**Data excerpt**:
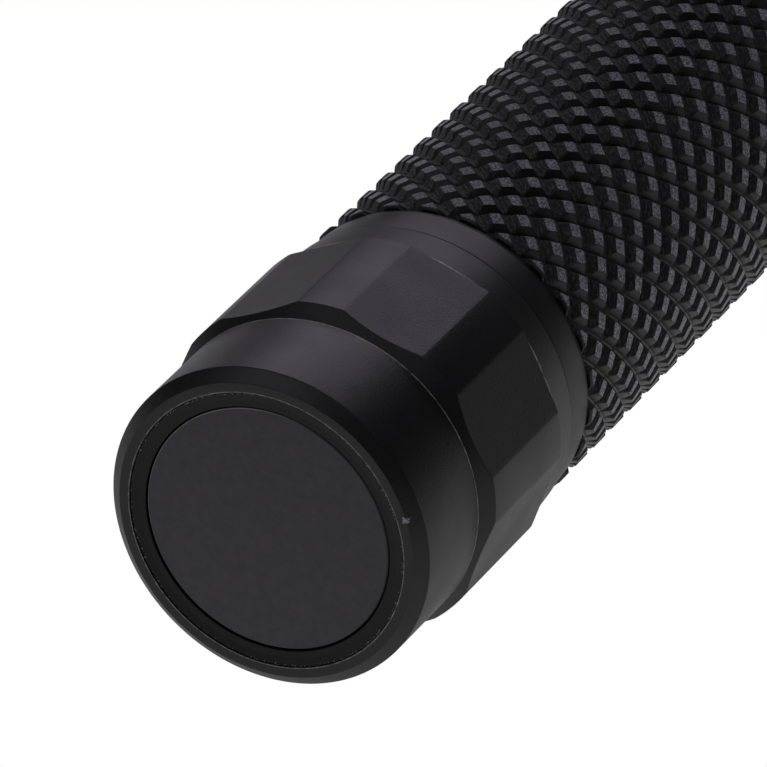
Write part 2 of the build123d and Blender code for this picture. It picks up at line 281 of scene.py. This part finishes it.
def make_tail_cap():
    """Faceted cap: rim, smooth band, fine groove, scalloped shoulder, eight flats."""
    section = rounded(
        [
            (RIM_BORE_R, 0.0, 0.04),
            (RIM_R, 0.0, 0.10),
            (BODY_R, 0.80, 0.16),
            (BODY_R, BAND_END, 0.07),
            (BAND_GROOVE_R, BAND_END + 0.06, 0.03),
            (BAND_GROOVE_R, BAND_END + 0.22, 0.02),
            (COLLAR_R, COLLAR_START, 0.06),
            (COLLAR_R, FLAT_END - 0.10, 0.06),
            (TAPER_R, FLAT_END + 0.22, 0.03),
            (CAP_END_R + 0.09, CAP_END - 0.12, 0.05),
            (CAP_END_R - 0.04, CAP_END, 0.02),
            (CAP_BORE_R, CAP_END, 0.05),
            (CAP_BORE_R, LIP_END),
            (RIM_BORE_R, LIP_END),
        ]
    )
    section = refine(section, [(8.95, COLLAR_START + 0.05, 0.05), (COLLAR_START, FLAT_END - 0.1, 3.0)])
    columns = facet_columns(FLAT_TURN, FLAT_DISTANCE, COLLAR_R, on_flat=44, on_land=22)
    mill = flats(FLAT_DISTANCE, FLAT_TURN, 9.0, FLAT_END + 0.2, 0.03)
    return turned("tail_cap_shell", section, columns, mill)


def make_button():
    """Flat disc with a fine bevelled edge, a flange that holds it in and a stem."""
    section = rounded(
        [
            (AXIS_R, BUTTON_FACE),
            (BUTTON_R - 0.09, BUTTON_FACE, 0.04),
            (BUTTON_R, BUTTON_FACE + 0.10, 0.04),
            (BUTTON_R, FLANGE_START),
            (FLANGE_R, FLANGE_START, 0.1),
            (FLANGE_R, FLANGE_END, 0.1),
            (SKIRT_R, FLANGE_END),
            (SKIRT_R, SKIRT_TOP),
            (STEM_R, SKIRT_TOP),
            (STEM_R, STEM_END),
            (AXIS_R, STEM_END),
        ]
    )
    return turned("button_disc", section, even_columns(192))


def make_boot_ring():
    """Moulded rubber ring: highest beside the rim, sloping down a little to the button."""
    section = rounded(
        [
            (RING_BORE_R, 0.24, 0.04),
            (10.30, 0.22, 0.50),
            (RING_R - 0.085, 0.10, 0.06),
            (RING_R, 0.12, 0.02),
            (RING_R, LIP_END + 0.05),
            (RING_FLANGE_R, LIP_END + 0.05, 0.1),
            (RING_FLANGE_R, RING_END, 0.1),
            (RING_BORE_R - 0.01, RING_END),
        ]
    )
    return turned("button_ring", section, even_columns(192))


def make_switch_spring():
    """Coil spring behind the switch plunger."""
    low = low_y("switch_spring") + SPRING_WIRE_R
    high = high_y("switch_spring") - SPRING_WIRE_R
    steps, sides = 96, 10
    share = np.linspace(0, 1, steps)[:, None]
    ring = even_columns(sides)[None, :]
    around = TURN * share * (high - low) / SPRING_PITCH
    radius = SPRING_R + SPRING_WIRE_R * np.cos(ring)
    y = low + (high - low) * share + SPRING_WIRE_R * np.sin(ring)
    points = np.stack([radius * np.cos(around), y, radius * np.sin(around)], axis=-1) * MM
    index = np.arange(steps * sides).reshape(steps, sides)
    beside = np.roll(index, -1, axis=1)
    faces = np.stack([index[:-1], beside[:-1], beside[1:], index[1:]], axis=-1).reshape(-1, 4).tolist()
    faces += [index[0, ::-1].tolist(), index[-1].tolist()]
    return mesh_object("plunger_spring", points.reshape(-1, 3), faces, 40)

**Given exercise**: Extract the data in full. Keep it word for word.

**Response to the task**:
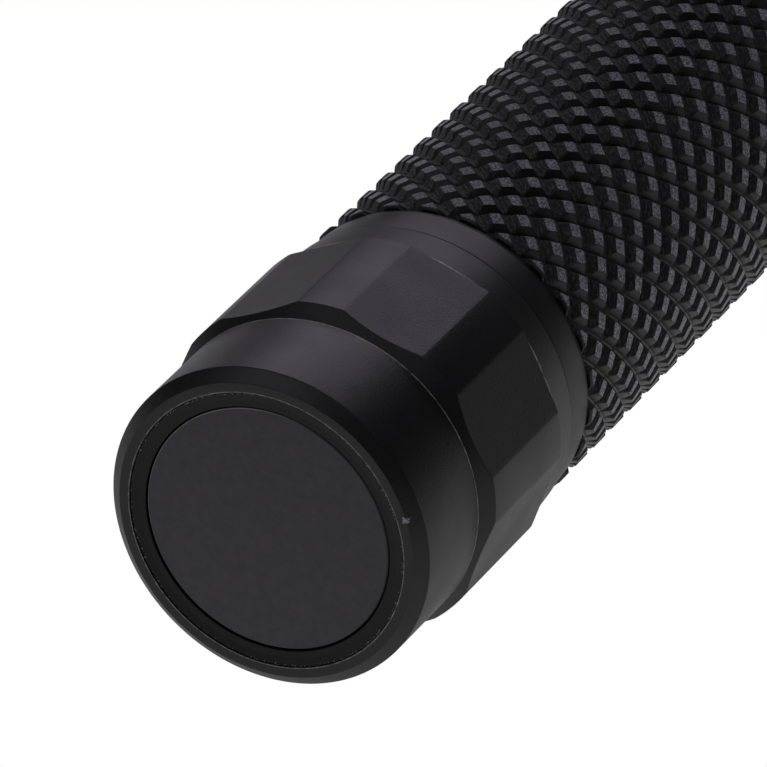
Write part 2 of the build123d and Blender code for this picture. It picks up at line 281 of scene.py. This part finishes it.
def make_tail_cap():
    """Faceted cap: rim, smooth band, fine groove, scalloped shoulder, eight flats."""
    section = rounded(
        [
            (RIM_BORE_R, 0.0, 0.04),
            (RIM_R, 0.0, 0.10),
            (BODY_R, 0.80, 0.16),
            (BODY_R, BAND_END, 0.07),
            (BAND_GROOVE_R, BAND_END + 0.06, 0.03),
            (BAND_GROOVE_R, BAND_END + 0.22, 0.02),
            (COLLAR_R, COLLAR_START, 0.06),
            (COLLAR_R, FLAT_END - 0.10, 0.06),
            (TAPER_R, FLAT_END + 0.22, 0.03),
            (CAP_END_R + 0.09, CAP_END - 0.12, 0.05),
            (CAP_END_R - 0.04, CAP_END, 0.02),
            (CAP_BORE_R, CAP_END, 0.05),
            (CAP_BORE_R, LIP_END),
            (RIM_BORE_R, LIP_END),
        ]
    )
    section = refine(section, [(8.95, COLLAR_START + 0.05, 0.05), (COLLAR_START, FLAT_END - 0.1, 3.0)])
    columns = facet_columns(FLAT_TURN, FLAT_DISTANCE, COLLAR_R, on_flat=44, on_land=22)
    mill = flats(FLAT_DISTANCE, FLAT_TURN, 9.0, FLAT_END + 0.2, 0.03)
    return turned("tail_cap_shell", section, columns, mill)


def make_button():
    """Flat disc with a fine bevelled edge, a flange that holds it in and a stem."""
    section = rounded(
        [
            (AXIS_R, BUTTON_FACE),
            (BUTTON_R - 0.09, BUTTON_FACE, 0.04),
            (BUTTON_R, BUTTON_FACE + 0.10, 0.04),
            (BUTTON_R, FLANGE_START),
            (FLANGE_R, FLANGE_START, 0.1),
            (FLANGE_R, FLANGE_END, 0.1),
            (SKIRT_R, FLANGE_END),
            (SKIRT_R, SKIRT_TOP),
            (STEM_R, SKIRT_TOP),
            (STEM_R, STEM_END),
            (AXIS_R, STEM_END),
        ]
    )
    return turned("button_disc", section, even_columns(192))


def make_boot_ring():
    """Moulded rubber ring: highest beside the rim, sloping down a little to the button."""
    section = rounded(
        [
            (RING_BORE_R, 0.24, 0.04),
            (10.30, 0.22, 0.50),
            (RING_R - 0.085, 0.10, 0.06),
            (RING_R, 0.12, 0.02),
            (RING_R, LIP_END + 0.05),
            (RING_FLANGE_R, LIP_END + 0.05, 0.1),
            (RING_FLANGE_R, RING_END, 0.1),
            (RING_BORE_R - 0.01, RING_END),
        ]
    )
    return turned("button_ring", section, even_columns(192))


def make_switch_spring():
    """Coil spring behind the switch plunger."""
    low = low_y("switch_spring") + SPRING_WIRE_R
    high = high_y("switch_spring") - SPRING_WIRE_R
    steps, sides = 96, 10
    share = np.linspace(0, 1, steps)[:, None]
    ring = even_columns(sides)[None, :]
    around = TURN * share * (high - low) / SPRING_PITCH
    radius = SPRING_R + SPRING_WIRE_R * np.cos(ring)
    y = low + (high - low) * share + SPRING_WIRE_R * np.sin(ring)
    points = np.stack([radius * np.cos(around), y, radius * np.sin(around)], axis=-1) * MM
    index = np.arange(steps * sides).reshape(steps, sides)
    beside = np.roll(index, -1, axis=1)
    faces = np.stack([index[:-1], beside[:-1], beside[1:], index[1:]], axis=-1).reshape(-1, 4).tolist()
    faces += [index[0, ::-1].tolist(), index[-1].tolist()]
    return mesh_object("plunger_spring", points.reshape(-1, 3), faces, 40)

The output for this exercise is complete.